The Importance of the Electoral College

April 27, 2012 4 comments

In this past trimester we have covered many topics regarding the government and how the government works.  We have gone over various topics and parts of the government such as presidency, campaigns, etc.  However, in my opinion the most fascinating and interesting thing that we have covered this trimester is the elections.  There are a lot of factors that go into the election process that very few people know about.  One of, if not the most, important factor that goes into the election process is the Electoral College.  The Electoral College is the deciding factor in an election, and has been involved with the government since the first days of the American government.  It has survived all the changes in the government that have occurred since the very beginning, and it remains one of the most important aspects of the government today.
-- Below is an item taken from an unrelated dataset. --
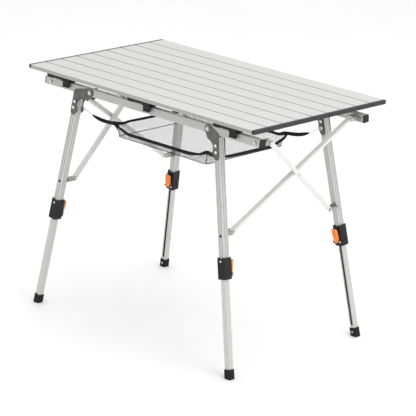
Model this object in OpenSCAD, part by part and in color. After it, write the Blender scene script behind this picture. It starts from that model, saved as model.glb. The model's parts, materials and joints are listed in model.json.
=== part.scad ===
// Folding camp kitchen table: a roll-up slatted top on two rails, four braced
// telescoping legs and a mesh basket. X runs along the slats, Y across them, Z up.
// The origin is on the floor under the middle of the table.

/* [Table top] */
// Length of the top along the slats
top_length = 900; // [800:10:1000]
// Width of the top across the slats
top_width = 537; // [510:1:560]
// Height of the upper face of the slats above the floor
top_height = 717; // [700:1:740]
// Number of slats
slat_count = 9; // [9]
// Thickness of a slat
slat_thickness = 10.5; // [9:0.5:12]
// Gap between neighbouring slats
slat_gap = 0.6; // [0.4:0.1:1]
// Length of the plastic cap on each end of a slat
cap_length = 8; // [6:1:12]

/* [Rails] */
// Half the length of a rail
rail_half_length = 428; // [420:1:440]
// Distance of a rail's centre line from the middle of the table
rail_y = 210; // [208:1:212]
// Height of a rail's centre line
rail_z = 668; // [666:1:670]
// Width of the square rail tube
rail_size = 22; // [20:1:22]
// Wall thickness of the rail tube
rail_wall = 1.5; // [1:0.1:2]

/* [Legs] */
// Distance of each leg's hinge bolt from the middle of the table
pivot_x = 237; // [232:1:242]
// Distance of each foot from the middle, along X
foot_x = 398; // [390:1:405]
// Outward lean of a rail and its two legs
side_tilt = 4.5; // [4:0.1:5]
// Distance from the hinge bolt to the centre line of a right leg
offset_right = 27; // [26.5:0.1:27.5]
// Distance from the hinge bolt to the centre line of a left leg
offset_left = 53; // [52.5:0.1:54]
// Width of the square upper leg tube
upper_size = 21; // [20:0.5:21]
// Width of the square lower leg tube
lower_size = 17; // [16:0.5:17]
// Distance from the hinge level down to the middle of the lock sleeve
sleeve_drop = 383; // [370:1:395]
// Height of the lock sleeve
sleeve_height = 60; // [54:1:64]
// Width of the square lock sleeve
sleeve_size = 29; // [28:0.5:29]

/* [Braces] */
// Distance of the right brace bolts from the middle of the table
brace_x_right = 412; // [410:1:414]
// Distance of the left brace bolts from the middle of the table
brace_x_left = 406; // [404:1:410]
// Height at which a brace meets a leg
brace_low_z = 386; // [380:1:392]
// Distance from a rail's inner face to the brace pin
upper_arm = 27; // [26:0.5:28]
// Width of the square brace tube
brace_size = 12; // [11:0.5:12]

/* [Basket] */
// Half the length of the basket's mouth
basket_half_x = 208; // [190:1:208]
// Middle of the basket along X
basket_x = -8; // [-8:1:0]
// Half the width of the basket's mouth
basket_half_y = 180; // [170:5:182]
// Height of the basket's rim at its corners
basket_rim_z = 577; // [570:1:585]
// Depth of the basket
basket_depth = 40; // [30:1:50]

/* [Hidden] */
$fn = 40;
metal = "#c9cacb";
steel = "#8d9092";
plastic = "#1d1e20";
orange = "#f07818";
SX = [-1, 1];
play = 0.3;
bolt_r = 3;
bore_r = 3.06;

// Slats
pitch = top_width / slat_count;
slat_w = pitch - slat_gap;
slat_bottom = top_height - slat_thickness;
slat_wall = 1.2;
cap_rise = 0.6;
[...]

The Electoral College is the process in which the President and Vice President are elected.   It started with the Founding Fathers, as they faced a challenging conflict between the people and congress.  This conflict was the people wanted the popular vote to decide the president, while congress wanted to decide the president because they felt the citizens weren’t able to make a sophisticated vote.  The Founding Fathers eventually came to a compromise between the two sides, which is now known as the Electoral College.  The Electoral College was established in the second article of the constitution, and amended in the 12th amendment.  The 12th amendment didn’t change the function of the Electoral College, but rather the process for choosing the electors. These electors are now appointed by each state; each state has a different number of electors.  The number of electors is determined by the number of members the state has in the House of Representatives.  These different electors are chosen by the political party committees in their state; there is a total of 538 electors that are members of the Electoral College.
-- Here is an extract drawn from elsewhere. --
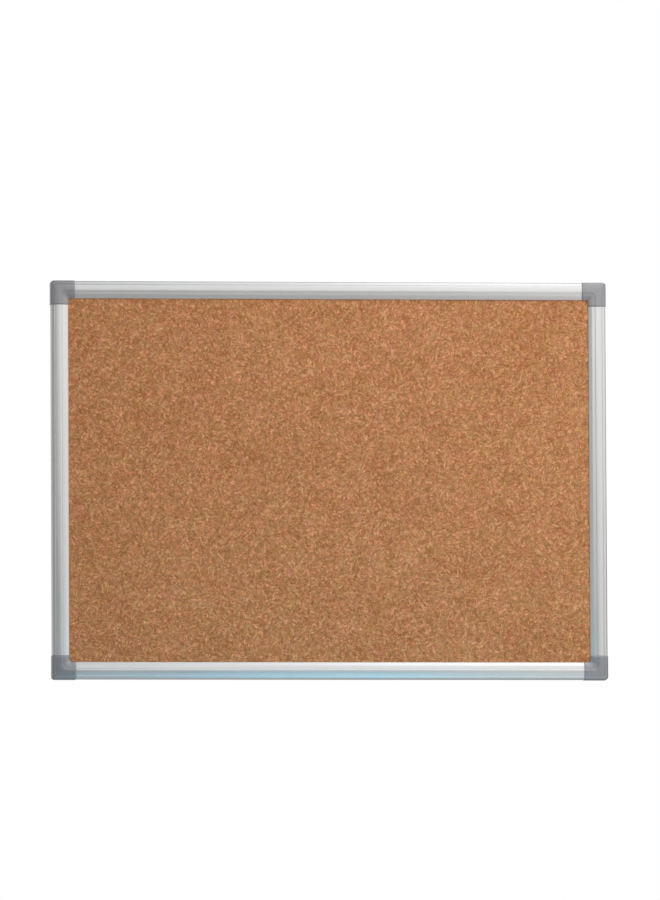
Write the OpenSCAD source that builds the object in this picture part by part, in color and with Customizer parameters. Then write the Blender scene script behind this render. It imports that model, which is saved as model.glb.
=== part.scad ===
// Framed cork notice board, hung on a wall by four screws hidden under its corner caps.
// The wall is the plane y = 0, the cork faces -Y and +Z is up.
// The origin is the centre of the four wall screw holes, on the wall plane.

/* [Board] */
// Overall width, over the corner caps
board_w = 700; // [300:10:1200]
// Overall height, over the corner caps
board_h = 500; // [250:10:900]
// Distance from the wall to the crown of the rails
frame_depth = 17; // [16.5:0.5:20]

/* [Rail] */
// Width of the rail's face, from its outer side to its inner lip
face_w = 21.5; // [20.5:0.5:23]
// Width of the hollow box along the rail's outer side
box_w = 12.4; // [12:0.1:13]
// Thickness of the extruded walls
wall_t = 1.3; // [1.1:0.1:1.5]
// Radius of the rail's outer front edge
edge_r = 2; // [1.4:0.1:2.4]
// Height of the crown above its outer edge
crown_rise = 0.8; // [0.4:0.1:1]
// Width of the gentle slope between the crown and the inner lip
flat_w = 5.8; // [5:0.2:6.4]
// Width of the steeper lip next to the cork
lip_w = 4.4; // [4:0.2:5]
// Width of the groove along the gentle slope
groove_w = 0.8; // [0.6:0.1:1.2]
// Depth of that groove
groove_d = 0.2; // [0.1:0.1:0.5]
// Distance from the rail's outer side to the fine line along its crown
fine_line = 4.4; // [3.6:0.1:5.2]
// Reach of the rear lip behind the panel
rear_lip_w = 6.6; // [4:0.2:8]

/* [Panel] */
// Thickness of the cork sheet
cork_t = 2; // [1.5:0.1:2]
// Thickness of the softboard core
core_t = 7; // [6:0.5:7]
// Thickness of the paper liner on the back
liner_t = 0.5; // [0.3:0.1:0.5]

/* [Corners] */
// Length of a cap's arm, from the board's outer corner
cap_arm = 30; // [28:1:36]
// Distance that a cap stands proud of the rails
cap_proud = 0.6; // [0.4:0.1:0.8]
// Thickness of a cap's side wall
cap_t = 1.5; // [1.2:0.1:1.6]
// Radius of a cap's outer corner
cap_corner_r = 4; // [3:0.5:5]
// Radius of a cap's inner corner, next to the cork
cap_inner_r = 2.5; // [1:0.5:3]
// Diameter of a cap's two pegs
peg_d = 4; // [3.5:0.1:4.2]
// Length of a cap's pegs
peg_l = 7; // [5:0.5:8]
// Length of a joiner's tongue inside a rail
tongue_l = 32; // [26:1:40]

/* [Fasteners] */
// Distance from the board's outer sides to a wall screw
wall_screw_inset = 7.5; // [7.2:0.1:7.6]
// Diameter of the hole for a wall screw
wall_screw_d = 4.5; // [4:0.1:5]
// Diameter of the well that takes a wall screw's head
screw_well_d = 8.6; // [8:0.1:9]
// Diameter of a joiner screw's shank
joiner_screw_d = 2.9; // [2.5:0.1:3]
// Length of a joiner screw
joiner_screw_l = 9; // [7:0.5:10]

/* [Hidden] */
$fn = 48;

over = 1; // how far a cutting solid runs past the face it opens

// A section is drawn as [inset, height]: inset from the board's outline, height from the wall.
rail_back = 0.6;
box_inset = cap_proud + box_w;
tip_inset = cap_proud + face_w;
ridge_drop = 1.1; // from the crown's height down to the ridge above the lip
ridge_inset = tip_inset - lip_w;
ridge_v = frame_depth - ridge_drop;
ridge_soft = 0.4; // half the width of the ridge's chamfer
crown_end = ridge_inset - flat_w;
peak_inset = crown_end - 2; // the crown's highest line
groove_inset = crown_end + 1.5;
fine_w = 0.9;
fine_d = 0.2;
nose_w = 0.7; // the lip's blunt nose
nose_t = 1.2;
lip_edge_t = 1.8; // thickness of the lip where the nose begins
lip_foot = 2.2; // width of the lip's foot, in front of the cork
slope_drop = 0.4; // from the crown's height down to the gentle slope, beside the box
channel_floor = 3;
panel_gap = 0.1; // between the cork and the front lips
panel_margin = 0.4; // between the panel's edges and the rails
panel_t = liner_t + core_t + cork_t;
lip_under = channel_floor + panel_t + panel_gap;
rear_lip_t = 1.2;
back_chamfer = 0.5;

// The hollow of the box, which takes a joiner's tongue
hollow_out = cap_proud + wall_t;
hollow_in = box_inset - wall_t;
hollow_floor = rail_back + wall_t;
hollow_roof = frame_depth - crown_rise - wall_t;
hollow_chamfer = 1.2;

// The corner: a joiner inside a cap
joint_gap = 0.3; // between a cap's arm and the rail's end
shoulder = cap_arm + joint_gap;
cap_back = 0.4; // a cap's side walls stop short of the wall
cap_front_t = 2;
cap_roof = frame_depth + cap_proud - cap_front_t;
cap_clear = 0.2; // around a cap's cavity
cap_tip = tip_inset + cap_clear;
cap_under = lip_under + cap_clear;
cap_top = frame_depth + 2 * cap_proud; // above any point of a cap
joiner_out = cap_t + cap_clear;
joiner_in = box_inset;
joiner_front = cap_roof - cap_clear;
joiner_floor = 3;
tongue_clear = 0.15;
panel_inset = box_inset + panel_margin;

peg_along = 21.5; // from the board's outline to a peg, along its arm
peg_across = (joiner_out + joiner_in) / 2;
peg_clear = 0.05;
peg_chamfer = 0.5;
hole_spare = 0.8; // empty depth below a peg or a screw

pocket_w = 6; // lightening pockets in a tongue
pocket_l = 5.5;
pocket_pitch = 20;
pocket_floor = 2;

screw_along = shoulder + tongue_l / 2;
screw_across = (hollow_out + hollow_in) / 2;
screw_head_r = 2.7;
screw_head_h = 1.25;
screw_sink = 0.1; // how far a head lies below the rail's back
screw_point_h = 1.2;
screw_clear = 0.05; // around a screw in its tongue and under its head
screw_pass = 0.15; // around a screw where it passes the rail's wall
recess_l = 2.8; // cross recess in a screw's head
recess_w = 0.6;
recess_d = 0.8;

arc_steps = 8;
outer_steps = 3;
crown_steps = 8;

// ---- section outlines ----

// Height of the crown at an inset x, for a face whose outer side is at the inset side
function crown_v(x, side, lift) =
    frame_depth + lift - crown_rise * pow((x - peak_inset) / (peak_inset - side - edge_r), 2);

function crown_points(from, to, steps, side, lift) =
    [for (i = [0 : steps])
        let (x = from + (to - from) * i / steps)
        [x, crown_v(x, side, lift)]];

// Height of a straight line at x, from the point a to the point b
function line_v(x, a, b) = a[1] + (b[1] - a[1]) * (x - a[0]) / (b[0] - a[0]);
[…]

The Electoral College works in a simple concept; the elector “pledges” to elect the candidate that the people vote for.  The candidate with the highest total of electoral votes wins the election.  However, like I said earlier not every state gets equal amount of electoral votes.  This concept of the Electoral College altars the way candidates approach voters and which states they will try harder for.  Candidates have realized that they will have the best opportunity to win if they attain the states with the highest electoral votes.  The candidate that ultimately receives 270 electoral votes will win the election.  This format in which the Electoral College is run has been under constant scrutiny in the past years.  The prime example of why the Electoral College is under criticism is the election between George Bush and Al Gore.  Al Gore won the popular vote, however, he didn’t win the election because George Bush won the majority of the electoral votes.  This incident frightened people because it showed that they were not getting what they wanted, or what they had voted for.
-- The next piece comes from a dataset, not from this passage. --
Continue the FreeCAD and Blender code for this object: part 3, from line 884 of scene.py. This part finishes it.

The election process is a very interesting and confusing concept.  It is very fascinating to me how the citizens allow for a group of electors to chose their leaders, who will lead and make all the important decisions for their country for at least the next four years.  However, this concept also allows for a more educated election.  Recent studies show that there has been a decrease in the participation of the people in the elections. This statistic shows that people aren’t putting substantial thought into who they want president, but more focused on the candidate of their political party or other uneducated motives for choosing a candidate.  This is why I believe that we should keep the electoral college. The Electoral College is a highly significant necessity of the election process, and it is greatly needed to keep the election process successful.  The Electoral College allows for a more educated way to vote for a candidate, which is why it is essential to keep it in the election process.